I thought I would get a headstart on Halloween.

















This one is a bit blury but I thought it was still cute..I couldn't delete it...


----------



## Corry (Oct 4, 2006)

Aaaw! He looks so cozy and comfy and cute! Love it!


----------



## Alison (Oct 4, 2006)

Awe! That's one cute Tigger! I think he's grown since last weekend


----------



## Brendens_Mom (Oct 4, 2006)

Thanks guys....lol Alison I went to the DR yesterday for his shots (poor baby is all I got to say about that) he is 24 inches and 13lbs...I would have to say he is getting bigger...lol


----------



## photogoddess (Oct 4, 2006)

Boy he sure does look an awful lot like his mama.


----------



## Brendens_Mom (Oct 4, 2006)

photogoddess said:
			
		

> Boy he sure does look an awful lot like his mama.
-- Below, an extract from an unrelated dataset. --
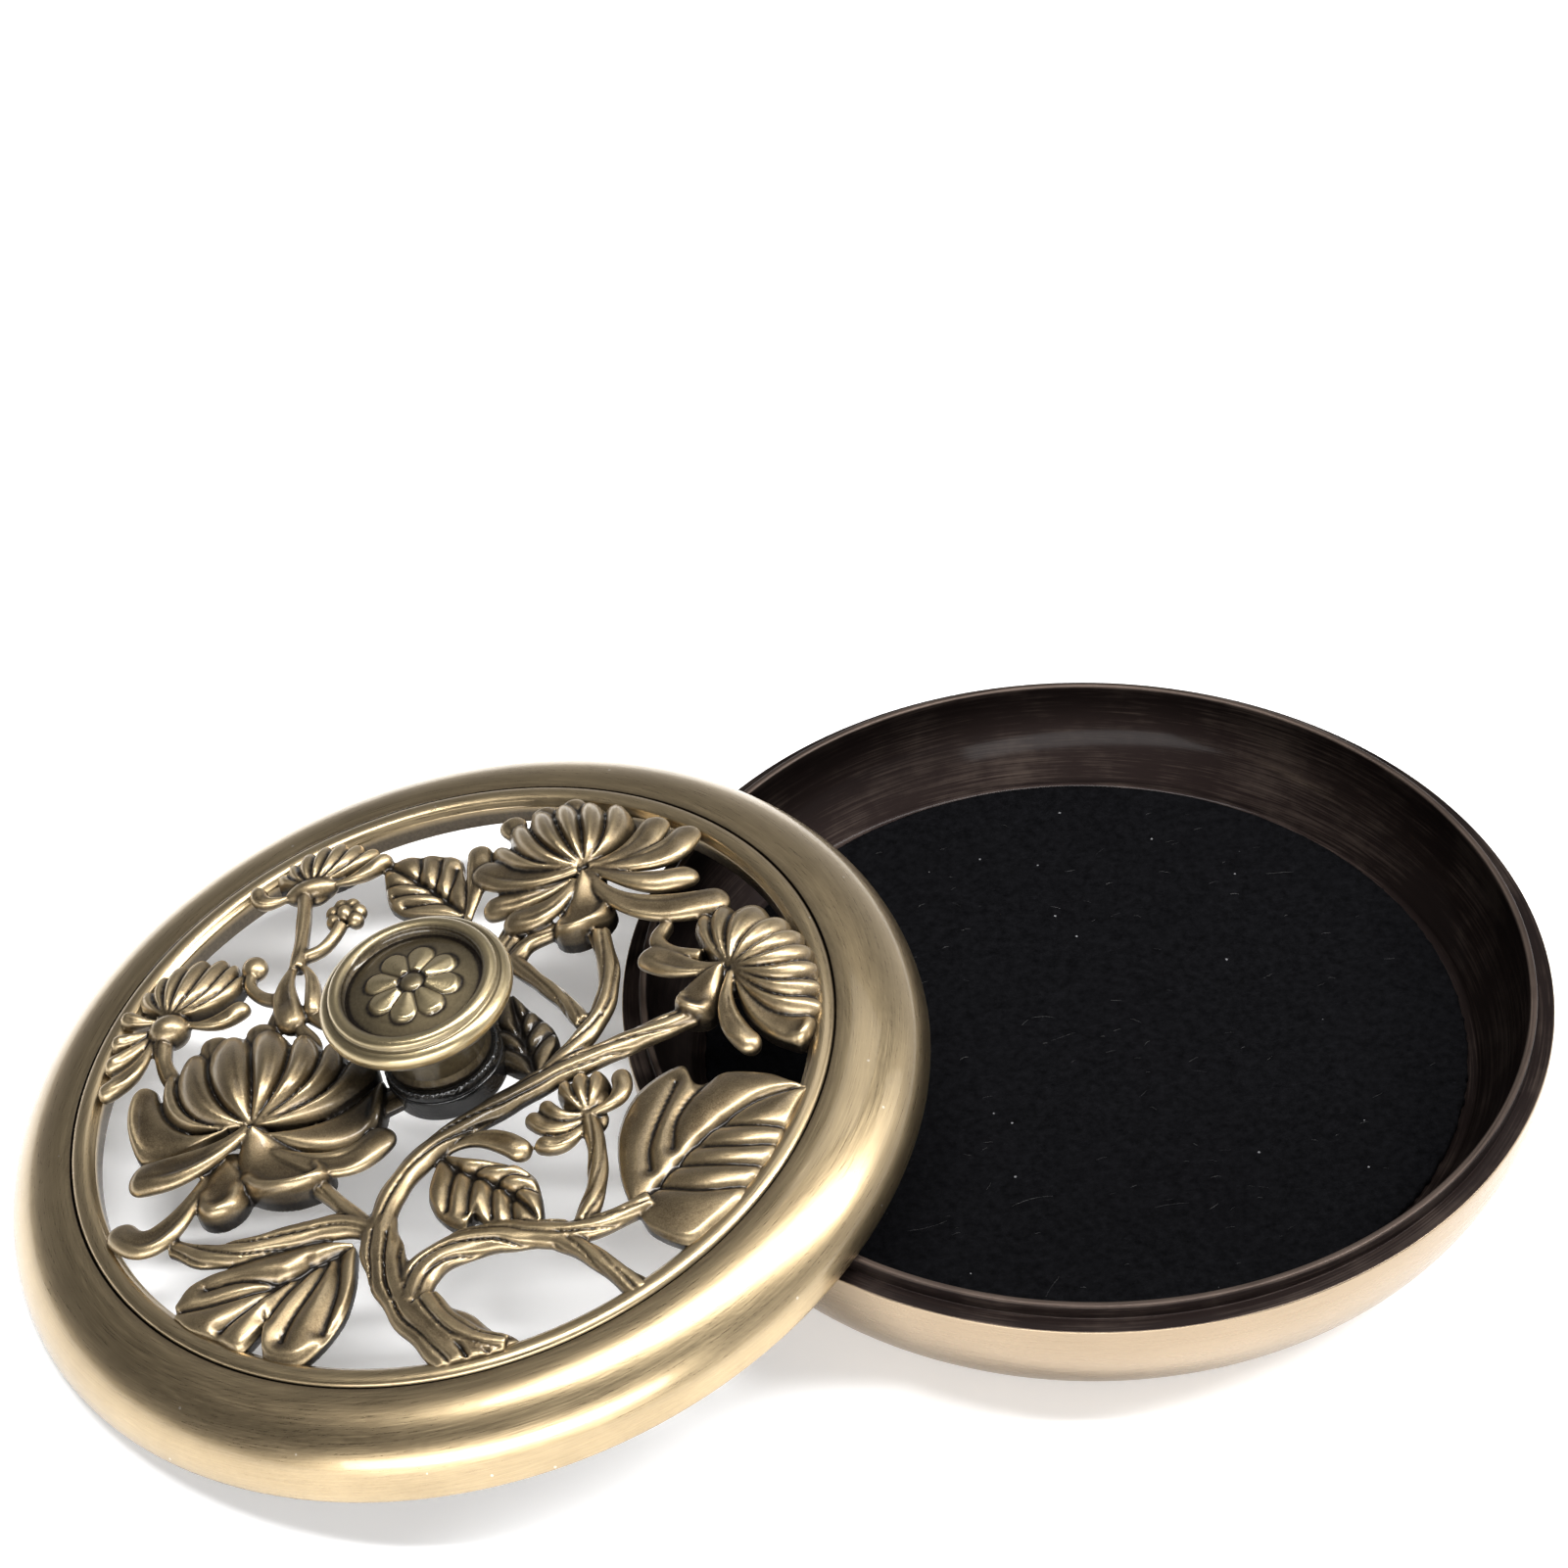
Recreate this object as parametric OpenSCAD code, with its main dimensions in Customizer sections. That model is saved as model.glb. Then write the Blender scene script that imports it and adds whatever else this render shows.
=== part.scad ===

lol I don't know if I should be happy or feel sorry for him..lol....


----------



## photo gal (Oct 5, 2006)

Awwwwwww......so sweet!!  Thanks for sharing these......they made me smile!!  : )


----------



## photogoddess (Oct 22, 2006)

Brendens_Mom said:
			
		

> lol I don't know if I should be happy or feel sorry for him..lol....



Happy for him of course. Sadly, he doesn't seem to have your troll hair.


----------